Breakthrough on suboptimal stable points in value-factorization MARL, authors say

What the paper claims

A new arXiv preprint (arXiv:2604.05297) reportedly tackles a persistent theoretical gap in value-factorization approaches to multi-agent reinforcement learning (MARL). Value factorization — the family of methods behind popular algorithms such as QMIX — is widely used to train teams of cooperating agents by decomposing a global value into per-agent components. But these methods often converge to suboptimal solutions in practice. It has been reported that the authors introduce novel theoretical tools to characterize why suboptimal stable points arise and outline algorithmic strategies aimed at escaping them.

Why this matters

If the analysis and proposed remedies hold up under peer review and replication, the work could shift how researchers design value-decomposition architectures and training protocols for coordinated agents. Multi-agent systems underpin real-world applications from decentralized robotics and autonomous fleets to resource allocation and game AI — areas where better guarantees on convergence could materially improve performance.
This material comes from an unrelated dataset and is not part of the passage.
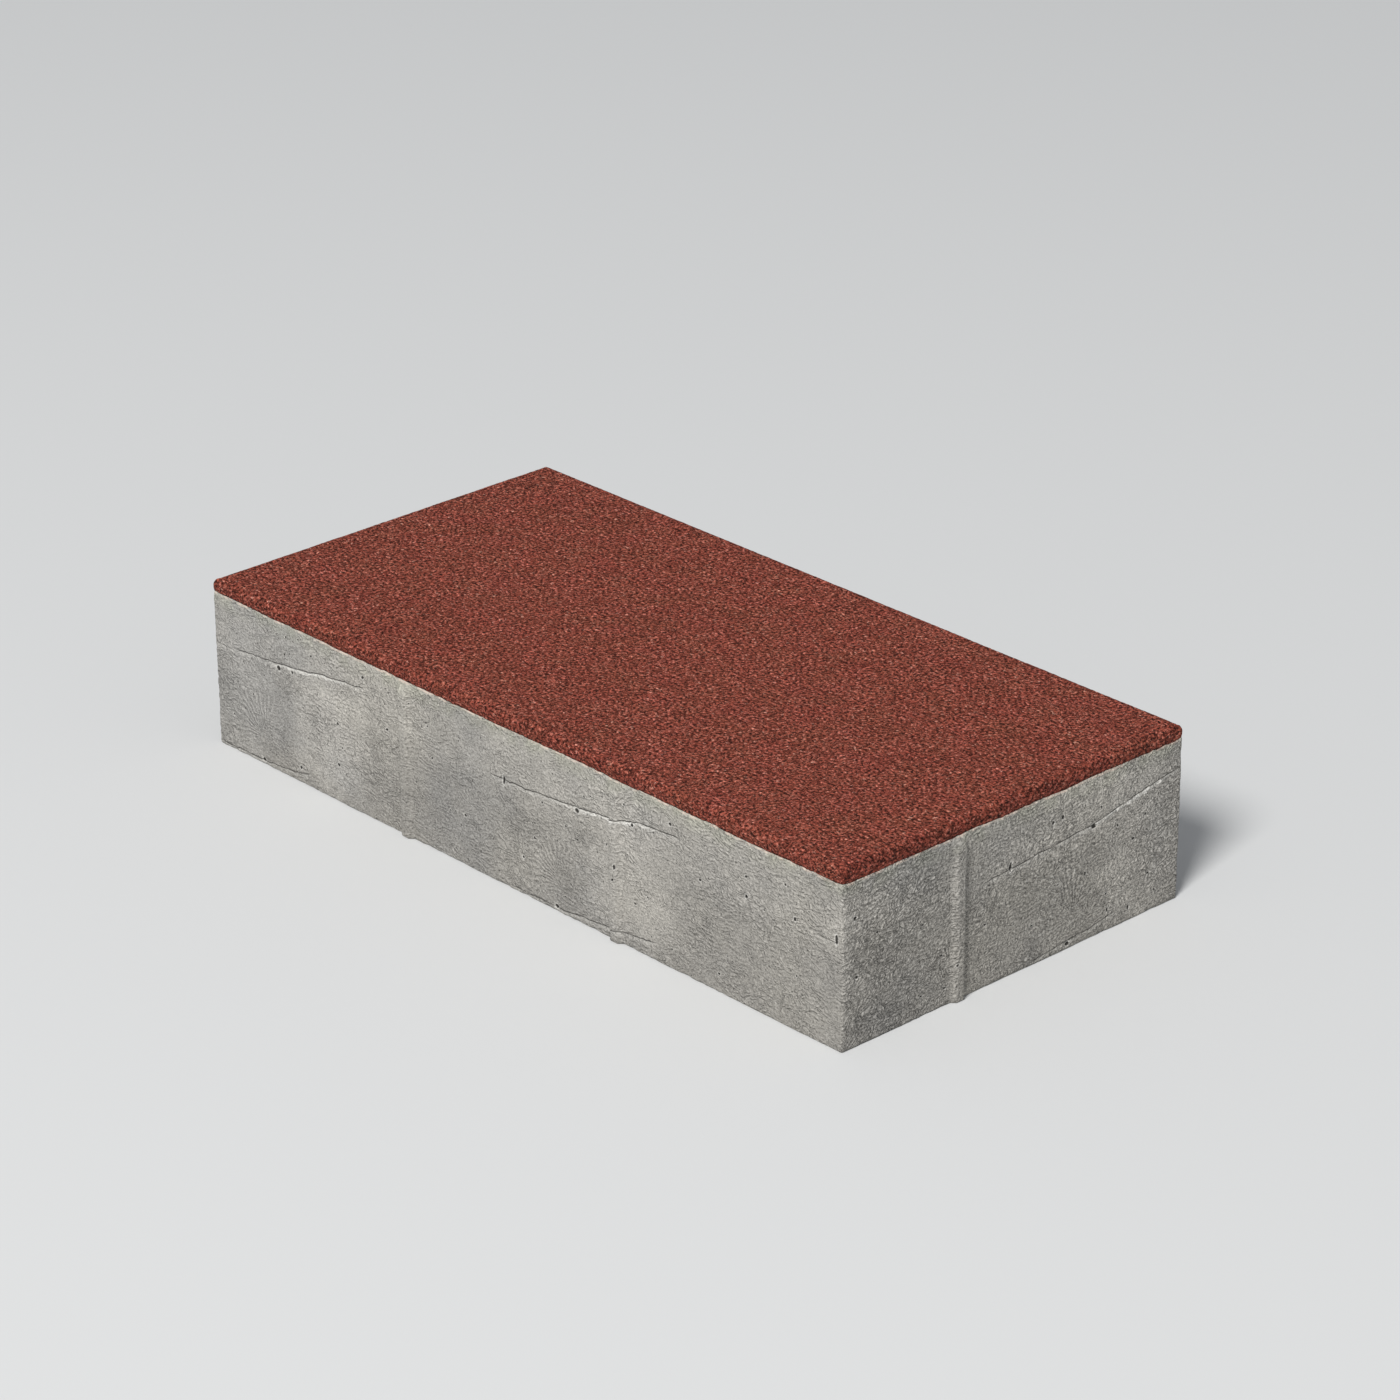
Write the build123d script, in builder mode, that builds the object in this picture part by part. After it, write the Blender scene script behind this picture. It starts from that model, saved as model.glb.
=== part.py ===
"""A rectangular concrete paving stone, 198 x 98 x 40 mm, moulded in two mixes.

The lower part is plain grey concrete. Its four sides carry upright spacer nibs that keep the joint
open between neighbouring stones, and over the nibs the stone measures 200 x 100 mm. The upper part is
a thin layer of red, fine-grained facing concrete. It was pressed onto the grey one while both were
fresh, so the two meet face to face over the whole stone.

Frame: +X along the long side, +Y across the stone, +Z up. The origin is the middle of the underside.
Sizes are in millimetres.
"""

import os

from build123d import *

# The stone, without its nibs
LENGTH = 198.0
WIDTH = 98.0
HEIGHT = 40.0
FACING_THICKNESS = 3.2
UPRIGHT_CORNER_RADIUS = 0.7
TOP_EDGE_RADIUS = 1.8
UNDERSIDE_BEVEL = 0.6

# The spacer nibs: low ridges with sloping flanks, seen from above a trapezoid
NIB_REACH = 1.0
NIB_BASE_WIDTH = 4.0
NIB_LAND_WIDTH = 2.0
NIB_EDGE_RADIUS = 0.4
# The red layer's edge lies this far above the top of a nib.
NIB_TOP_GAP = 0.3
# Over this height a nib runs out into the wall.
NIB_RUN_OUT = 2.2
# A nib is drawn this far into the stone, so that the two fuse.
NIB_ROOT = 2.0

# Where the nibs stand, on a grid of thirds of the laying size
LONG_SIDE_NIB_SPACING = 66.7
SHORT_SIDE_NIB_OFFSET = 16.7

grey_height = HEIGHT - FACING_THICKNESS
nib_height = grey_height - NIB_TOP_GAP

# Both layers share one outline, seen from above.
with BuildSketch() as outline:
    RectangleRounded(LENGTH, WIDTH, UPRIGHT_CORNER_RADIUS)

# One nib, made against a wall that lies in the plane X = 0, reaching towards +X.
# Its plan gives the sloping flanks. Its side view gives the run-out at the top and the bevel below.
with BuildPart() as nib:
    with BuildSketch() as nib_plan:
        with BuildLine():
            Polyline(
                (-NIB_ROOT, -NIB_BASE_WIDTH / 2),
                (0, -NIB_BASE_WIDTH / 2),
                (NIB_REACH, -NIB_LAND_WIDTH / 2),
                (NIB_REACH, NIB_LAND_WIDTH / 2),
                (0, NIB_BASE_WIDTH / 2),
                (-NIB_ROOT, NIB_BASE_WIDTH / 2),
                close=True,
            )
        make_face()
    extrude(amount=nib_height)
    outer_edges = nib.edges().filter_by(Axis.Z).group_by(Axis.X)[-1]
    fillet(outer_edges, NIB_EDGE_RADIUS)
    with BuildSketch(Plane.XZ) as nib_side_view:
        with BuildLine():
            Polyline(
                (-NIB_ROOT, 0),
                (NIB_REACH - UNDERSIDE_BEVEL, 0),
                (NIB_REACH, UNDERSIDE_BEVEL),
                (NIB_REACH, nib_height - NIB_RUN_OUT),
                (0, nib_height),
                (-NIB_ROOT, nib_height),
                close=True,
            )
        make_face()
    extrude(amount=NIB_BASE_WIDTH, both=True, mode=Mode.INTERSECT)

# The grey concrete. Turned half round on its base, it has its nibs in the same places again.
with BuildPart() as grey_concrete:
    add(outline.sketch)
    extrude(amount=grey_height)
    chamfer(grey_concrete.faces().sort_by(Axis.Z)[0].edges(), UNDERSIDE_BEVEL)
    for turn in (0, 180):
        end_wall = Location((0, 0, 0), (0, 0, turn))
        side_wall = Location((0, 0, 0), (0, 0, turn - 90))
        with Locations(end_wall * Location((LENGTH / 2, -SHORT_SIDE_NIB_OFFSET, 0))):
            add(nib.part)
        for place in (-LONG_SIDE_NIB_SPACING / 2, LONG_SIDE_NIB_SPACING / 2):
            with Locations(side_wall * Location((WIDTH / 2, place, 0))):
                add(nib.part)

# The red facing layer. The stamp that pressed it left its top edges rounded.
with BuildPart() as red_facing:
    with BuildSketch(Plane.XY.offset(grey_height)):
        add(outline.sketch)
    extrude(amount=FACING_THICKNESS)
    fillet(red_facing.faces().sort_by(Axis.Z)[-1].edges(), TOP_EDGE_RADIUS)

os.makedirs("parts", exist_ok=True)
for piece, name in ((grey_concrete, "grey_concrete"), (red_facing, "red_facing")):
    piece.part.label = name
    export_step(piece.part, f"parts/{name}.step")
    print(name, "volume", round(piece.part.volume), "mm3")
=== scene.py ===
# %% [markdown]
# # Dressing a two-layer concrete paving stone
# The real stone is pressed in a steel mould from two damp mixes. A grey one fills most of the mould, and
# a thin red one with finer sand goes on top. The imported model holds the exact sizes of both. This lesson
# gives them the surface of pressed concrete: grain, pits, scored lines, and the colours of the two mixes.

import math
import random

import bmesh
import bpy
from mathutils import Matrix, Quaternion, Vector, kdtree, noise


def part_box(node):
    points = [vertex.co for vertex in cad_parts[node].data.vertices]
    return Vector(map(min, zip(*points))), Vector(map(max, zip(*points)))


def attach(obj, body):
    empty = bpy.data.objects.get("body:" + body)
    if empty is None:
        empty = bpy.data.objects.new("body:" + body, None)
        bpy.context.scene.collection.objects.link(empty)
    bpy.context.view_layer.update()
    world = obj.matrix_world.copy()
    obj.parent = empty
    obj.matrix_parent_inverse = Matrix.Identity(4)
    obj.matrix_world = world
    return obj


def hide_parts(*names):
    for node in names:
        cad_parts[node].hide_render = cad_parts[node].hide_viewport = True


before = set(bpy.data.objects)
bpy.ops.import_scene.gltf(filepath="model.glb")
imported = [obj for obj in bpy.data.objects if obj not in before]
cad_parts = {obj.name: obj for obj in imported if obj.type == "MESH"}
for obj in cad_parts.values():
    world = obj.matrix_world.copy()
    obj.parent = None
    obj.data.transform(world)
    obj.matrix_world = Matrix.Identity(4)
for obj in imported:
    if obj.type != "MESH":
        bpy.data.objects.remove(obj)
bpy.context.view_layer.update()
MM = 0.001
print("nodes", sorted(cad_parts))

# %% [markdown]
# ## The camera
# A camera is matched to a photograph by its perspective. A fit to the stone's outline gave the direction,
# the distance and the focal length. The focal length comes out in pixels of the square picture, so the
# lens is that number as a share of the picture's width, times the width of the sensor.

# %% Place the camera
PICTURE_WIDTH = 1400
FOCAL_LENGTH_PIXELS = 4710.2
SENSOR_WIDTH_MM = 36.0
VIEW_AZIMUTH = math.radians(47.166)
VIEW_ELEVATION = math.radians(24.662)
VIEW_ROLL = math.radians(0.284)
VIEW_DISTANCE = 1024.23 * MM
LOOKED_AT = Vector((-9.732, 14.542, 20.0)) * MM

to_camera = Vector((
    math.sin(VIEW_AZIMUTH) * math.cos(VIEW_ELEVATION),
    -math.cos(VIEW_AZIMUTH) * math.cos(VIEW_ELEVATION),
    math.sin(VIEW_ELEVATION),
))
camera = bpy.data.objects.new("camera", bpy.data.cameras.new("camera"))
bpy.context.collection.objects.link(camera)
camera.data.sensor_width = SENSOR_WIDTH_MM
camera.data.lens = FOCAL_LENGTH_PIXELS / PICTURE_WIDTH * SENSOR_WIDTH_MM
camera.data.clip_start = 50 * MM
camera.location = LOOKED_AT + to_camera * VIEW_DISTANCE
camera.rotation_mode = "QUATERNION"
camera.rotation_quaternion = to_camera.to_track_quat("Z", "Y") @ Quaternion((0, 0, 1), -VIEW_ROLL)
bpy.context.scene.camera = camera
print("lens", round(camera.data.lens, 2), "mm")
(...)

Reportedly, the paper provides both formal results and empirical evidence, but as a publicly posted preprint the claims remain to be validated.

Context and caveats

The study arrives as interest in advanced MARL methods is rising in both academic labs and industry research groups worldwide, including in China, where institutions increasingly publish on global preprint servers like arXiv. Geopolitically, improvements in multi-agent control have dual-use potential, which makes transparent validation and responsible deployment important. Readers should note that arXiv postings are not peer-reviewed; the community will need to scrutinize proofs, experiments and scalability before treating this as a definitive fix to the value-factorization bottleneck.